» **DESCRIPTION OF THE TASK**: Each line of the listing that contains the word "materials" is to be copied.

# Start of SUPPLIED RECORDS

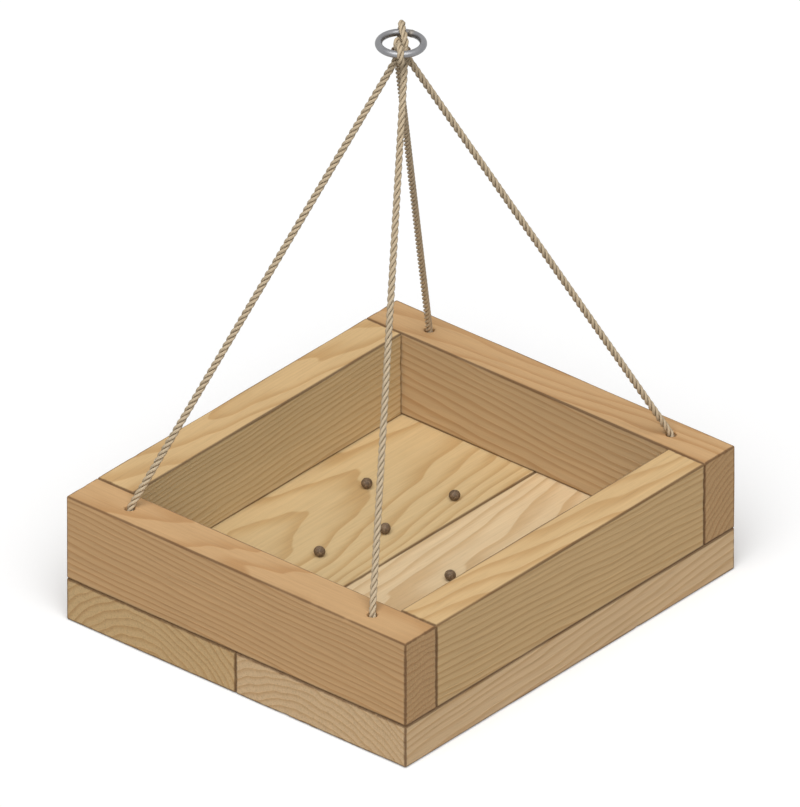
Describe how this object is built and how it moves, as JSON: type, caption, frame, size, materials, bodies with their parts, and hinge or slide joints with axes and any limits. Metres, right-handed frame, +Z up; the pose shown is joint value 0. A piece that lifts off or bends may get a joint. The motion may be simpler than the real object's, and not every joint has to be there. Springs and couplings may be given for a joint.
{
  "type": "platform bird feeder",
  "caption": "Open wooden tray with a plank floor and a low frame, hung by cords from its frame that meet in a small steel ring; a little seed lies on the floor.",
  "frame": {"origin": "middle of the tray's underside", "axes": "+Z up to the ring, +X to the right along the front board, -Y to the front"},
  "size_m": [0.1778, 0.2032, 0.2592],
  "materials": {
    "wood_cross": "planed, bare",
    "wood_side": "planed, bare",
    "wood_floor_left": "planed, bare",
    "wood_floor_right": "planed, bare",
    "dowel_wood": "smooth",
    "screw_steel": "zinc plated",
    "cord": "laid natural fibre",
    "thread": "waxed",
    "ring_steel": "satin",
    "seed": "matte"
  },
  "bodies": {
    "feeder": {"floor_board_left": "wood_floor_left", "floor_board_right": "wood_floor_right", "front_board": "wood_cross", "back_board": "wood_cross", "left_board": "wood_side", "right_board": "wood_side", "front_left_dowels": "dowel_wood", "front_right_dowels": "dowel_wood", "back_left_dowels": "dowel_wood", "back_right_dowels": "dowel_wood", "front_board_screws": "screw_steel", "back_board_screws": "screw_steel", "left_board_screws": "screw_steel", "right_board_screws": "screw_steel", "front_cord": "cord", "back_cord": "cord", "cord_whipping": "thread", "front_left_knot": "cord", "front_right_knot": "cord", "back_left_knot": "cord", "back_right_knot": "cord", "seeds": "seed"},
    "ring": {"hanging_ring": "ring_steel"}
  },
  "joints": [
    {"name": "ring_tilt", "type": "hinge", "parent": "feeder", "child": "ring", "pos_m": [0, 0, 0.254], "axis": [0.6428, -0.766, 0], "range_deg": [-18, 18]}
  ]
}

# End of SUPPLIED RECORDS
# Start of SUPPLIED RECORDS

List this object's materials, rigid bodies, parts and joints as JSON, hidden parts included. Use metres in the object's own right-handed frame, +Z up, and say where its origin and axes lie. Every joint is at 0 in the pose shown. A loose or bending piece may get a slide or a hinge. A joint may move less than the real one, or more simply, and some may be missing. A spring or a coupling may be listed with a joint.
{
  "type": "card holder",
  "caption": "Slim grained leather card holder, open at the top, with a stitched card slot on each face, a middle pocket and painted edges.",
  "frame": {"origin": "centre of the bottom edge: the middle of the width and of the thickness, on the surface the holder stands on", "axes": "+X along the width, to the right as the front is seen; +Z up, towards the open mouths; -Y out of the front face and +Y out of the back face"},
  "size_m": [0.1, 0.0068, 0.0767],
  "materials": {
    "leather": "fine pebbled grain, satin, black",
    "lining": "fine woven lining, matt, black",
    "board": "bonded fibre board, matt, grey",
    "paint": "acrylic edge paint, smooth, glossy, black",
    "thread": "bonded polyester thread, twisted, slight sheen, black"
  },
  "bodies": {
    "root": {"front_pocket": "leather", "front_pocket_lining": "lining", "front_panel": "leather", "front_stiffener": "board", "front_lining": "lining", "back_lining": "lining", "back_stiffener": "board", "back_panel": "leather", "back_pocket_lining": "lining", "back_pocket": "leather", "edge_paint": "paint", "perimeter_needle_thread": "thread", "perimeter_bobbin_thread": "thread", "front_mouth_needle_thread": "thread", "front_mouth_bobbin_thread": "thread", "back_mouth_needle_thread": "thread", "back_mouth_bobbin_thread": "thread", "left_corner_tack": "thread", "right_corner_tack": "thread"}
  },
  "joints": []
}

# End of SUPPLIED RECORDS

» **EXERCISE OUTPUT**:
Describe how this object is built and how it moves, as JSON: type, caption, frame, size, materials, bodies with their parts, and hinge or slide joints with axes and any limits. Metres, right-handed frame, +Z up; the pose shown is joint value 0. A piece that lifts off or bends may get a joint. The motion may be simpler than the real object's, and not every joint has to be there. Springs and couplings may be given for a joint.
  "materials": {
List this object's materials, rigid bodies, parts and joints as JSON, hidden parts included. Use metres in the object's own right-handed frame, +Z up, and say where its origin and axes lie. Every joint is at 0 in the pose shown. A loose or bending piece may get a slide or a hinge. A joint may move less than the real one, or more simply, and some may be missing. A spring or a coupling may be listed with a joint.
  "materials": {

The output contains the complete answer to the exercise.